When I started out in journalism, the controversies generated by Orthodox Jews focused on Jewish newspapers publishing advertisements for non-kosher restaurants or for entertainment taking place on Shabbat. Then came heated debate over interfaith announcements. Over time, most of the complaints died down. There was a tacit acceptance, if not approval, of such realities, as long as they weren’t too blatant — no ads for pork, no blatant descriptions of activities violating the Sabbath, no explicit mention of Christian participation at weddings.
Whether that means we should applaud the community’s maturity and acceptance of cultural changes or bemoan that our commitment to Jewish heritage has weakened depends on one’s perspective.
My almost 40 years of observing and covering the Jewish community tells me that this issue, too, shall pass. But what is different about the same-sex commitment announcements is that it reveals a level of fear, even repulsion, among some elements of the Orthodox community, and a failure among liberal Jews to appreciate why listing a gay union as a simcha — a cause for communal celebration — is seen as particularly offensive to traditionalists because it seems to flaunt the very behavior that is proscribed by Jewish law.
I know of gay Orthodox Jews who are shunned in their synagogues, asked not to attend — not for halachic reasons but so as not to make other congregants uncomfortable.
That impulse to want gays to become or remain invisible is invidious. We need to recognize prejudice for what it is, and reject it.
It is a fact that the Torah prohibits homosexual acts. The same Torah commands us to treat “the other” with compassion. And one of the greatest contributions to mankind is Judaism’s insistence that all of us are created in God’s image.
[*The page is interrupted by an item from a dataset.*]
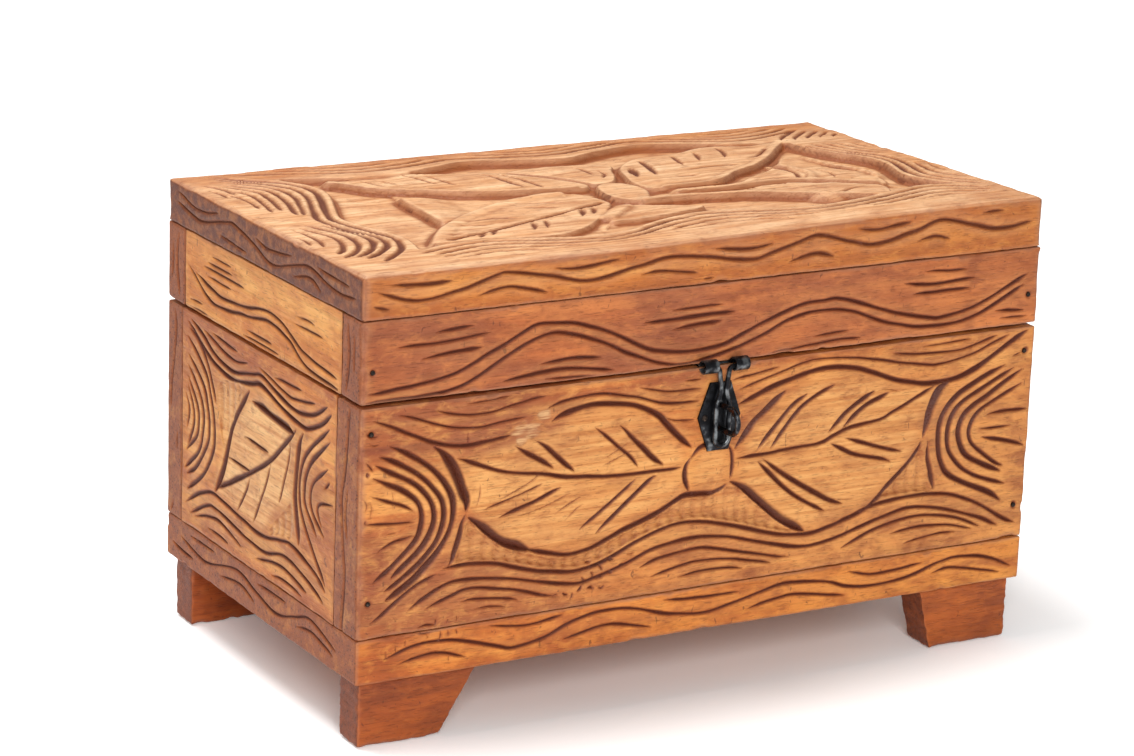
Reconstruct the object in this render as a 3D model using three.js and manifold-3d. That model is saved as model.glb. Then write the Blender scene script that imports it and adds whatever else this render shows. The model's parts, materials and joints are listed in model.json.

Recent empathetic and courageous attempts by several Orthodox rabbis to address that apparent conflict resulted in a statement of principles, signed by more than 150 of them, that essentially calls for treating gay and lesbian Jews with respect without condoning prohibited sexual acts. It favors welcoming rather than ostracizing gays, and should be applauded — and signed. http://statementofprinciplesnya.blogspot.com/
The rabbis did not address the issue of same-sex union announcements, though, and no doubt would have a variety of opinions on it. As one leading rabbi told me, “it comes down to community standards” of appropriate and acceptable norms. In San Francisco, same-sex unions are standard fare for J., the local Jewish publication; not so, as seen, in northern New Jersey.
Where does that leave us? Only with the thought that the answers lie within.
It’s up to us, as individuals and as a community, to determine not our comfort zones but our limits. If we put ourselves in the place of “the other” — whether that’s a lesbian woman or a halachic Jew, or both — it may change our perspective.
In the end, I’m hoping we can find a way to expand our tent enough to accommodate those we may disagree with on some issues, but with whom we share not only a Jewish past but a Jewish future.